#### Set problem
Please set down exactly the lines of the listing below from the line containing "obj.matrix_world = Matrix.Identity(4)" through the line containing "sizes, in millimetres", both lines included, leaving out all other lines.

─── Records shown ───

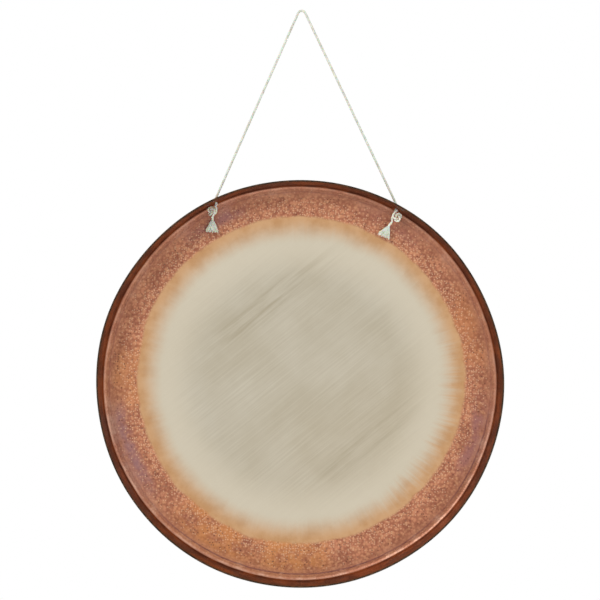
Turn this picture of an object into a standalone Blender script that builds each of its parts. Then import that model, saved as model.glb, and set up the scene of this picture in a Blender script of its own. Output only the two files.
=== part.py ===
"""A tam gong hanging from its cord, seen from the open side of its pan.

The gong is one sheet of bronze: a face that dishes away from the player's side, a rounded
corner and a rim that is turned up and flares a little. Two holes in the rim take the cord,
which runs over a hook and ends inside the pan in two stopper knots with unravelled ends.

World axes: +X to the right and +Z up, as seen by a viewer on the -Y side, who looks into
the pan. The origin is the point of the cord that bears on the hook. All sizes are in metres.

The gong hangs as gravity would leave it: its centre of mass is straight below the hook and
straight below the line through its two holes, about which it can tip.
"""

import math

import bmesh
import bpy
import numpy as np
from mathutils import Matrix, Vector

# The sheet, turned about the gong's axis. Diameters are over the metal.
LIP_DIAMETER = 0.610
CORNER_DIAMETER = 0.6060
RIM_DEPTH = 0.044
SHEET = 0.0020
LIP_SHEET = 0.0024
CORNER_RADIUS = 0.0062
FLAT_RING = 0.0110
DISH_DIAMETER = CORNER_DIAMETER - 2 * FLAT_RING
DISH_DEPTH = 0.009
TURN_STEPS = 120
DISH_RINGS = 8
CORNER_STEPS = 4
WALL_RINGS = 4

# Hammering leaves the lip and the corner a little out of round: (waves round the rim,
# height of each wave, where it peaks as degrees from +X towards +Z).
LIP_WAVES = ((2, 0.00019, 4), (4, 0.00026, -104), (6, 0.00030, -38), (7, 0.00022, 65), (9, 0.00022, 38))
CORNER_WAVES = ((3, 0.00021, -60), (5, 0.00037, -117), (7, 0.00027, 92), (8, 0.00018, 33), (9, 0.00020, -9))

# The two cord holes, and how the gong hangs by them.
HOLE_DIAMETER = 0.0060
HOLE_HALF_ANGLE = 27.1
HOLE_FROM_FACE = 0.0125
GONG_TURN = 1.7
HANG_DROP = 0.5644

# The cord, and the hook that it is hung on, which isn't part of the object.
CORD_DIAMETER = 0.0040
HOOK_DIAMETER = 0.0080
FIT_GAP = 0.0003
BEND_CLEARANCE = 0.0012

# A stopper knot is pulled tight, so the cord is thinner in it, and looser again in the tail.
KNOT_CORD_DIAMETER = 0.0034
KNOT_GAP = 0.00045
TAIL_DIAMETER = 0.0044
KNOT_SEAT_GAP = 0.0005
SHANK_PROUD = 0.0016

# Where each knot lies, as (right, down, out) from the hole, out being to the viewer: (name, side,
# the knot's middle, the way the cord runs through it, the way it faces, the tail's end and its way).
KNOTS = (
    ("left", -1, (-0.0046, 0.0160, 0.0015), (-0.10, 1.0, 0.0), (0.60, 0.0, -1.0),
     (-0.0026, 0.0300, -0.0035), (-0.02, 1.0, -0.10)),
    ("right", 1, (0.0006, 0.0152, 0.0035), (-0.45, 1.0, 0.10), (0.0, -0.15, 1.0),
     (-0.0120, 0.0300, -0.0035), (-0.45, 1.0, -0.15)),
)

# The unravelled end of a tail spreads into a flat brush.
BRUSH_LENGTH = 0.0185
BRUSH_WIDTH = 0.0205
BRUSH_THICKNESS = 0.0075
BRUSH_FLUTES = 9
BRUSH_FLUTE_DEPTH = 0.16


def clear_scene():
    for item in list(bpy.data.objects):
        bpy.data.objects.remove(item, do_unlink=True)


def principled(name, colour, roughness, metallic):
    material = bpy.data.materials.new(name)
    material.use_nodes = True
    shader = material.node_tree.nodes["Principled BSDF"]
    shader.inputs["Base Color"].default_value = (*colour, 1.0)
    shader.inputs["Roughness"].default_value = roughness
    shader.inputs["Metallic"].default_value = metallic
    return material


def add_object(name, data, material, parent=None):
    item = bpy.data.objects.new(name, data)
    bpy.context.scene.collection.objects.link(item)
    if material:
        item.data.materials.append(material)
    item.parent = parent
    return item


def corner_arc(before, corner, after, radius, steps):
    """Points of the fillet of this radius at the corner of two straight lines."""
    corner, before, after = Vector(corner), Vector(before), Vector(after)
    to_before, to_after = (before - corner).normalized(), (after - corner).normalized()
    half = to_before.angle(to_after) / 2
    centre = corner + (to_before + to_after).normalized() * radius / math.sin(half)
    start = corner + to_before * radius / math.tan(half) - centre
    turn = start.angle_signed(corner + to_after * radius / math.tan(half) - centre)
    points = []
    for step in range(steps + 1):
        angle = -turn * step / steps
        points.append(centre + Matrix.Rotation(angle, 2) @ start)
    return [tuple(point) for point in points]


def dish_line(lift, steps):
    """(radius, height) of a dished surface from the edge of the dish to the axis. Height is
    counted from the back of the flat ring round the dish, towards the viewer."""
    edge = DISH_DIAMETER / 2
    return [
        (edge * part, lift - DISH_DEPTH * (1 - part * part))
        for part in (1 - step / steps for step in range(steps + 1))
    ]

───
─── Records shown ───

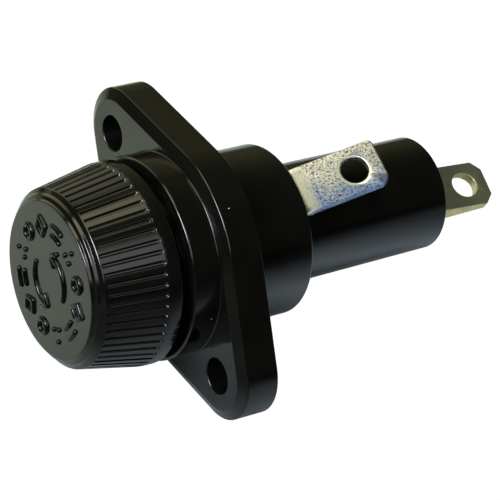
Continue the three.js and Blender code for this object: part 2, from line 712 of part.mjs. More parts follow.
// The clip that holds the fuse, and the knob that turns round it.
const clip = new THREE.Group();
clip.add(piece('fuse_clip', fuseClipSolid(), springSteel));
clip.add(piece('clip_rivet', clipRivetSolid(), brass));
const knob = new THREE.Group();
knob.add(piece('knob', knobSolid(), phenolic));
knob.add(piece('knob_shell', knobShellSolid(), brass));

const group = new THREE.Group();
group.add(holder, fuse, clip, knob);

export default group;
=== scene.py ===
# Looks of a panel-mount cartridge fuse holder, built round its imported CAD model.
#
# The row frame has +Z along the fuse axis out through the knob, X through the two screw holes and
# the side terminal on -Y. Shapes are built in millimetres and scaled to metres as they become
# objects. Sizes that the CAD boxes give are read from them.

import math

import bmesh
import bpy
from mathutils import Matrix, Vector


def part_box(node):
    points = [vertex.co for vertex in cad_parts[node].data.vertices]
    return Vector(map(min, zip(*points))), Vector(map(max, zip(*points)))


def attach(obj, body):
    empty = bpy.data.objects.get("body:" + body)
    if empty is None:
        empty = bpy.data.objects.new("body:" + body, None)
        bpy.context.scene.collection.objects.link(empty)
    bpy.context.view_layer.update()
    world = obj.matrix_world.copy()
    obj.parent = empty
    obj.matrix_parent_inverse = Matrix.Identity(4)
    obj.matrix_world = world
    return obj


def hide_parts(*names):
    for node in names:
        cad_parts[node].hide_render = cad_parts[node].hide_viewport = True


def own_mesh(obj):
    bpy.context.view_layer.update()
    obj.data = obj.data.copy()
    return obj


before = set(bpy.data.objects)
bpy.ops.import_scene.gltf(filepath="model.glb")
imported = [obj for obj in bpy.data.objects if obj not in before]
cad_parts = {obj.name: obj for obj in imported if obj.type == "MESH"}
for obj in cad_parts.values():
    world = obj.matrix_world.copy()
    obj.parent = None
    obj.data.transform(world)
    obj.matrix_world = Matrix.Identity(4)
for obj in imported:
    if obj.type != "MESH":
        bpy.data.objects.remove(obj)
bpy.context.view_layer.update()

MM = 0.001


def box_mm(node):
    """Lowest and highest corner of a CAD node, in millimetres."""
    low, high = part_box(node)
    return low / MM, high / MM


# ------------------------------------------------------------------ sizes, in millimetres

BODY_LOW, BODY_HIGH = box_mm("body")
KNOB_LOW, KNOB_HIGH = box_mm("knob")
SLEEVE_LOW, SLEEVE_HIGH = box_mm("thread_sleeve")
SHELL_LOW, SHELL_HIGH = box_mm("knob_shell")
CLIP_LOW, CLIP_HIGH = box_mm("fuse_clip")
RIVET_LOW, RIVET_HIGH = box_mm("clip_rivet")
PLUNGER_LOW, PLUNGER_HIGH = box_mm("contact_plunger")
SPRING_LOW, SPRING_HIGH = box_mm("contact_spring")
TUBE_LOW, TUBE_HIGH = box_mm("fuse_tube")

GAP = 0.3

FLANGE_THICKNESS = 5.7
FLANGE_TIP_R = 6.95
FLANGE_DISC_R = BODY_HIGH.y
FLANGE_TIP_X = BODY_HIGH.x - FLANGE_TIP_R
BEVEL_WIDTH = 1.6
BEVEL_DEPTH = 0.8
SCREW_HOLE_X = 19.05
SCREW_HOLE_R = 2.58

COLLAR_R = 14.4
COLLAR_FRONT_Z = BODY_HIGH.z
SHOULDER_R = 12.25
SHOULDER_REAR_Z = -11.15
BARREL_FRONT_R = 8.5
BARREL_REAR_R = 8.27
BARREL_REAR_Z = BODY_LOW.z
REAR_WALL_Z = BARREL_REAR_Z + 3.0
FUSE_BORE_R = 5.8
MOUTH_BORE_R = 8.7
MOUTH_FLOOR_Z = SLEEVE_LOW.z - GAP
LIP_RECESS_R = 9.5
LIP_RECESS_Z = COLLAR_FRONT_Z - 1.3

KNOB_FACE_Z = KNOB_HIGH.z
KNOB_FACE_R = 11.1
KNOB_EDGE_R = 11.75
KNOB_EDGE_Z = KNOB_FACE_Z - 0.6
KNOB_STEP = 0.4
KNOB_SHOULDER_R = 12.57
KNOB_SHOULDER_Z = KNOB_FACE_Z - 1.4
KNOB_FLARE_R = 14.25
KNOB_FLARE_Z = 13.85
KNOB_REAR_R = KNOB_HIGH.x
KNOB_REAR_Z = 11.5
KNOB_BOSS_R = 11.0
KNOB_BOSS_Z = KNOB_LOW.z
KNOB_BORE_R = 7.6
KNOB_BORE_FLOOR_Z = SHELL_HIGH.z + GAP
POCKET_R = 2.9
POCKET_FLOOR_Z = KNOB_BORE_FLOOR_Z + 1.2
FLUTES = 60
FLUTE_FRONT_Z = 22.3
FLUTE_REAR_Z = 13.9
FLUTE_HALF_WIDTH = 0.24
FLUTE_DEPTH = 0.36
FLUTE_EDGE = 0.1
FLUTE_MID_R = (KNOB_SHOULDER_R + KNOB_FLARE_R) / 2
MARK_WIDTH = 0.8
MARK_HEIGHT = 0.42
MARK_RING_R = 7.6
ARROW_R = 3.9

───

#### Written answer
    obj.matrix_world = Matrix.Identity(4)
for obj in imported:
    if obj.type != "MESH":
        bpy.data.objects.remove(obj)
bpy.context.view_layer.update()

MM = 0.001


def box_mm(node):
    """Lowest and highest corner of a CAD node, in millimetres."""
    low, high = part_box(node)
    return low / MM, high / MM


# ------------------------------------------------------------------ sizes, in millimetres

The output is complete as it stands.